+++ Records for this task +++

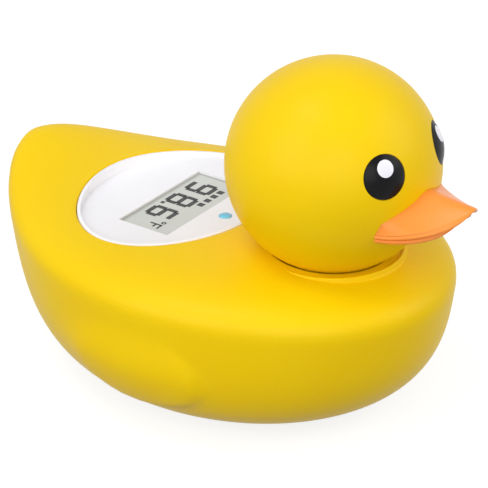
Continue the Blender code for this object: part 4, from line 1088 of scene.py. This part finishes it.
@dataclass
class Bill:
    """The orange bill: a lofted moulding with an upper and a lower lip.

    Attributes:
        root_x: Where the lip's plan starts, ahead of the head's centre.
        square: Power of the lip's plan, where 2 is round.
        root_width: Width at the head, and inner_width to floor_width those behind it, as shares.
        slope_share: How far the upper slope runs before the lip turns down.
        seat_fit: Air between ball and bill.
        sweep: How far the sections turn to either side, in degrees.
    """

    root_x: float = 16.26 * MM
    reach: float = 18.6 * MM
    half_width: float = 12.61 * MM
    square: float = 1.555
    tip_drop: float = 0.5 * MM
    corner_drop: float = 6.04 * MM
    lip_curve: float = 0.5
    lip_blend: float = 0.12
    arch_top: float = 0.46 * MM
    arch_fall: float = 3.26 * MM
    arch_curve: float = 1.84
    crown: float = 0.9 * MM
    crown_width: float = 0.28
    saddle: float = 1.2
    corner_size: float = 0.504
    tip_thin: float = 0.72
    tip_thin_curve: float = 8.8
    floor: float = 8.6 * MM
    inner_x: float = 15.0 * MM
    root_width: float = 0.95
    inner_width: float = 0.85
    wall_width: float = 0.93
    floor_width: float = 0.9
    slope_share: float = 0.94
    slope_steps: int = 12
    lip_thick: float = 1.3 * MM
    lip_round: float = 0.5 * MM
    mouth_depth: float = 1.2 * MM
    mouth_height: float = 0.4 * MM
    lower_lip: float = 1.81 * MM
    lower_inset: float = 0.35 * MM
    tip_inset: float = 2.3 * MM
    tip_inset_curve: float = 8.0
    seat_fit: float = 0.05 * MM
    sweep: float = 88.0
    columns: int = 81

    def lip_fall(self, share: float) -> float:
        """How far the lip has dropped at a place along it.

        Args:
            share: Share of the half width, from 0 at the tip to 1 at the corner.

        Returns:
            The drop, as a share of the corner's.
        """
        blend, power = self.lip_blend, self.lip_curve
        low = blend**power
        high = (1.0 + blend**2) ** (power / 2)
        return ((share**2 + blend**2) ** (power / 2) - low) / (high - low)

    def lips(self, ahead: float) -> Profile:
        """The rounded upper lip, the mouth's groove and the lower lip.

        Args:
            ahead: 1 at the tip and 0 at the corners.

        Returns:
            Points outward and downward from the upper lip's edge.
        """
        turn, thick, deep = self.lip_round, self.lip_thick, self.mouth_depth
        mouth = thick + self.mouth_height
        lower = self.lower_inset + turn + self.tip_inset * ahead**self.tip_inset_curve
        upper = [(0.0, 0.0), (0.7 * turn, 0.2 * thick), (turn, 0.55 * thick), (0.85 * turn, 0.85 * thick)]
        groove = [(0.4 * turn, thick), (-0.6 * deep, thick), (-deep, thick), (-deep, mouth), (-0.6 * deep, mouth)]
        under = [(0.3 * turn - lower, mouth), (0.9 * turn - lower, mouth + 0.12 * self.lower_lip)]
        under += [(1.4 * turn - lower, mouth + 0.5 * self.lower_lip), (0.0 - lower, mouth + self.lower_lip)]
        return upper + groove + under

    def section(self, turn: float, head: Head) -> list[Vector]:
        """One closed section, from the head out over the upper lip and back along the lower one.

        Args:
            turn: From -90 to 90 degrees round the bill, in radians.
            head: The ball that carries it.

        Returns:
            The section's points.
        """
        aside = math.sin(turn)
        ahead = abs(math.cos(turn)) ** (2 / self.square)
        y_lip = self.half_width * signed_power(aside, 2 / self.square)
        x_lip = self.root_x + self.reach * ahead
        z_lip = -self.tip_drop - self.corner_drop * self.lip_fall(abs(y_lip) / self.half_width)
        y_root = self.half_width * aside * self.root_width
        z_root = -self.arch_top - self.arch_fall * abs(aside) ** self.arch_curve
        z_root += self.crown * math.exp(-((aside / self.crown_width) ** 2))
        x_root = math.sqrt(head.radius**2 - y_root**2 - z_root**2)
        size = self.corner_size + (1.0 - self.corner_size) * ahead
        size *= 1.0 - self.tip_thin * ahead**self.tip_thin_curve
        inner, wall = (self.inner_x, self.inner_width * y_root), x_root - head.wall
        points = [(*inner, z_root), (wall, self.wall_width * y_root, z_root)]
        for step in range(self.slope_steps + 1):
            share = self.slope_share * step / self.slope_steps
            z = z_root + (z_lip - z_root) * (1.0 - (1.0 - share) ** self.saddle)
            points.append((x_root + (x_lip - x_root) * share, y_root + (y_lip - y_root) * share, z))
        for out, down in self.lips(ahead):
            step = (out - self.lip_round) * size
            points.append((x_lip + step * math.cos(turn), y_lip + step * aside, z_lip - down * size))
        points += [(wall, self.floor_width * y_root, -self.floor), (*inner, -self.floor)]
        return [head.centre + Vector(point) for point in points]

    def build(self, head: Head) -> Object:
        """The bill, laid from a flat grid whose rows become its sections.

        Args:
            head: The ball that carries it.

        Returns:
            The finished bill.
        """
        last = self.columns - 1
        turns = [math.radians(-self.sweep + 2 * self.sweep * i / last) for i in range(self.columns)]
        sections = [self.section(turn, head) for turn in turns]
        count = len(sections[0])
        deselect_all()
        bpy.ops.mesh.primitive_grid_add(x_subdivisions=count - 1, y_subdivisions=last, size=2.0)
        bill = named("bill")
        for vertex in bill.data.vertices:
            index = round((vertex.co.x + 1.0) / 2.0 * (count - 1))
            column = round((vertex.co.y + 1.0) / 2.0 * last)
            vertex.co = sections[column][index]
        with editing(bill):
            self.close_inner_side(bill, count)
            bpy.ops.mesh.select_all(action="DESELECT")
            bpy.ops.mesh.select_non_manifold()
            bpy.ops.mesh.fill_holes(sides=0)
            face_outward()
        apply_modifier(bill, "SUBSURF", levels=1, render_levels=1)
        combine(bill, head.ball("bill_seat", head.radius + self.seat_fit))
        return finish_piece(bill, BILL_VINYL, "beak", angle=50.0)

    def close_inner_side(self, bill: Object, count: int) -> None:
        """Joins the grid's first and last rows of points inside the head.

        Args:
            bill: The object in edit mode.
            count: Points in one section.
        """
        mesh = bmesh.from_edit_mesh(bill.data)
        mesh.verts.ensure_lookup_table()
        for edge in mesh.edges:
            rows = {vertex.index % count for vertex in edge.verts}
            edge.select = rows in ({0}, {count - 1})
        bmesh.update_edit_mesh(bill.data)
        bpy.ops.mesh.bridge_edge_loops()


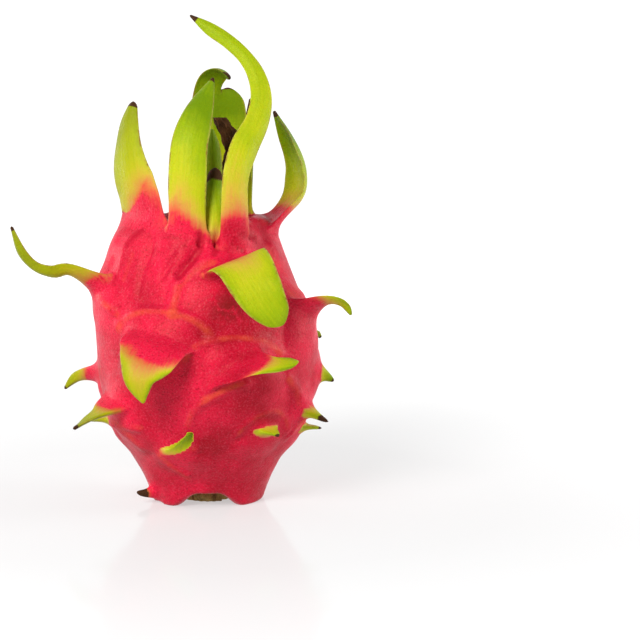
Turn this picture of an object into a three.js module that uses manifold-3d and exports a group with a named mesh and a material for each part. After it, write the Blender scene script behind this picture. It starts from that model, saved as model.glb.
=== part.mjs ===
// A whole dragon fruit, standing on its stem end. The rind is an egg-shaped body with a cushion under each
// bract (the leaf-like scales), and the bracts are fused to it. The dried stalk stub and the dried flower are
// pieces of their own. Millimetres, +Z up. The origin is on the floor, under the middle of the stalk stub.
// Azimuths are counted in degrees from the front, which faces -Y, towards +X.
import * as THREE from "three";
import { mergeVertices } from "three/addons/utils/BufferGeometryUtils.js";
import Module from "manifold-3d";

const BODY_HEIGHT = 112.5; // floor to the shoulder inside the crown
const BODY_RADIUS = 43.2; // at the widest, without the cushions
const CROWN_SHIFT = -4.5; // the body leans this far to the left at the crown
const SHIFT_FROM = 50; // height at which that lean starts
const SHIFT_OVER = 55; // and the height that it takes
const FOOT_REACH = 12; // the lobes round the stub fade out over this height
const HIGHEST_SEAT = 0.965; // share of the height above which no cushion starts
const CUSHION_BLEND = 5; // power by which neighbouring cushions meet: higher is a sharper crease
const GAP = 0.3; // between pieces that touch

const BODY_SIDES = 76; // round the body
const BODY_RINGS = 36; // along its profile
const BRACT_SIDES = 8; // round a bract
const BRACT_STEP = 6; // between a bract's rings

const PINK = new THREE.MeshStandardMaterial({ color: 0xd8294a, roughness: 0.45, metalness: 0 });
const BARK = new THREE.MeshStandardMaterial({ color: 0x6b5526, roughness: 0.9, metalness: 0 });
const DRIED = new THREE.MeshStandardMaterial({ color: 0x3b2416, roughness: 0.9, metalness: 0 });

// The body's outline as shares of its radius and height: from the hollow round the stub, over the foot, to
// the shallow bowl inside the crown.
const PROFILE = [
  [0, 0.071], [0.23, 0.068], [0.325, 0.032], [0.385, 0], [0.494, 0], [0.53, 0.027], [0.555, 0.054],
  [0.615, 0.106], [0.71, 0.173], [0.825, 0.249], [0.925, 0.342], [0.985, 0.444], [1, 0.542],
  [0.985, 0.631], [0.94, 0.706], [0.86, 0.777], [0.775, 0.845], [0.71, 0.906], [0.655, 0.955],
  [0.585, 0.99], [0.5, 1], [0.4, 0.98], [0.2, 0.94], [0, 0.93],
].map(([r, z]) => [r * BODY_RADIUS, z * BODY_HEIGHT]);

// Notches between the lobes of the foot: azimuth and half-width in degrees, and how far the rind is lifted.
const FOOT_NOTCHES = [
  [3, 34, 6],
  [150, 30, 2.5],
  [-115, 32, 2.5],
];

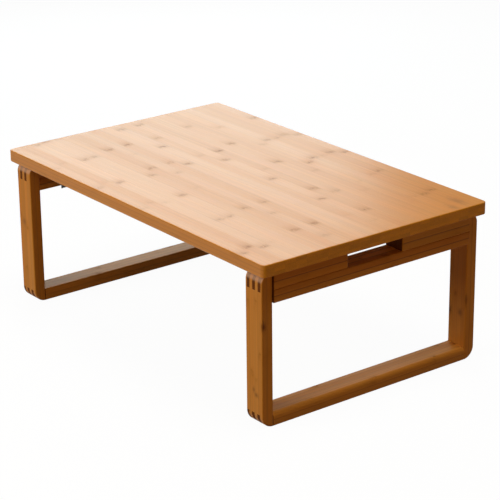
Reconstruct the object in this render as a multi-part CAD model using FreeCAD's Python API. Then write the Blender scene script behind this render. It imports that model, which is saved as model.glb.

+++

▶ **Stated task**
Select all lines in the listing above where the word "write" appears, and show them.

▶ **Result**
Turn this picture of an object into a three.js module that uses manifold-3d and exports a group with a named mesh and a material for each part. After it, write the Blender scene script behind this picture. It starts from that model, saved as model.glb.
Reconstruct the object in this render as a multi-part CAD model using FreeCAD's Python API. Then write the Blender scene script behind this render. It imports that model, which is saved as model.glb.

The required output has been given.